The illustration is headlining a June 26 sale in New York that will also feature big-ticket items from the collection of the late Dr. Rodney P. Swantko, a surgeon and collector from Indiana, including manuscripts by poet Edgar Allan Poe and Arthur Conan Doyle, author of the Sherlock Holmes books
The Harry Potter illustration, which introduced the young wizard character to the world, is expected to sell for between US$400,000 to US$600,000, which would make it the highest-priced item ever sold related to the Harry Potter world. This is the second time the illustration has been sold, however—it was on the auction block at Sotheby’s in London in 2001, where it achieved £85,750 (US$107,316).
The artist of the illustration, Thomas Taylor, was 23 years old at the time and a graduate student working at a children’s bookshop. According to Sotheby’s, Taylor took a “professional commission from an unknown author to visualise a unique wizarding world,” Sotheby’s said in a news release. He depicted Harry Potter boarding the train to Hogwarts on platform9 ¾ platform, and the illustration became the “universal image” of the Harry Potter series, Sotheby’s said.

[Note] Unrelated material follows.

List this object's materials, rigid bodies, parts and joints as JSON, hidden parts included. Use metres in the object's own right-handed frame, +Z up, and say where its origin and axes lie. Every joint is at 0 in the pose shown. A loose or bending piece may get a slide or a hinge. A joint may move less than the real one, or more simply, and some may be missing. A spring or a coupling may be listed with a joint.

“It is exciting to see the painting that marks the very start of my career, decades later and as bright as ever! It takes me back to the experience of reading Harry Potter for the first time—one of the first people in the world to do so—and the process of creating what is now an iconic image,” Taylor said in the release.
Meanwhile, to commemorate the 175th anniversary of Edgar Allan Poe’s For Annie , 1849, Sotheby’s recently reunited the autographed manuscript of the poem with the author’s home, Poe Cottage, in the Bronx.
The cottage is where the author lived with his wife, Virginia, and mother-in-law, Maria Clemm, from 1846 until he died in 1849. The manuscript, also from the Swantko collection, will remain at the home until it is offered at auction at Sotheby’s on June 26 with an estimate between US$400,000 and US$600,000.
Poe Cottage, preserved and overseen by the Bronx County Historical Society, is home to many of the author’s famous works, including Eureka , 1948, and Annabel Lee , 1927.
“To reunite the For Annie manuscript with the Poe Cottage nearly two centuries after it was first composed brought to life literary history for a truly special and unique occasion,” Richard Austin , Sotheby’s Global Head of Books & Manuscripts, said in a news release.
For Annie was one of Poe’s most important compositions, and was addressed to Nancy “Annie” L. Richmond, one of the several women Poe pursued after his wife Viriginia’s death from tuberculosis in 1847.
In a letter to Richmond herself, Poe proclaimed For Annie was his best work: “I think the lines For Annie much the best I have ever written.”
The poem was composed in 1849, only months before Poe’s death, Sotheby’s said in the piece, Poe highlights the romantic comfort he feels from a woman named Annie while simultaneously grappling with the darkness of death, with lines like “And the fever called ‘living’ is conquered at last.”
In the margins of the manuscript are the original handwritten instructions by Nathaniel P. Willis, co-editor of the New York Home Journal, where Poe published other poems such as The Raven and submitted For Annie on April 20, 1849.
Willis added Poe’s name in the top right and instructions about printing and presenting the poem on the side. The poem was also published in the Boston Weekly that same month.
Another piece of literary history included in the Swantko sale could surpass US$1 million. Conan Doyle’s autographed manuscript of the Sherlock Holmes tale The Sign of Four , 1889, is estimated to achieve between US$800,000 and US$1.2 million.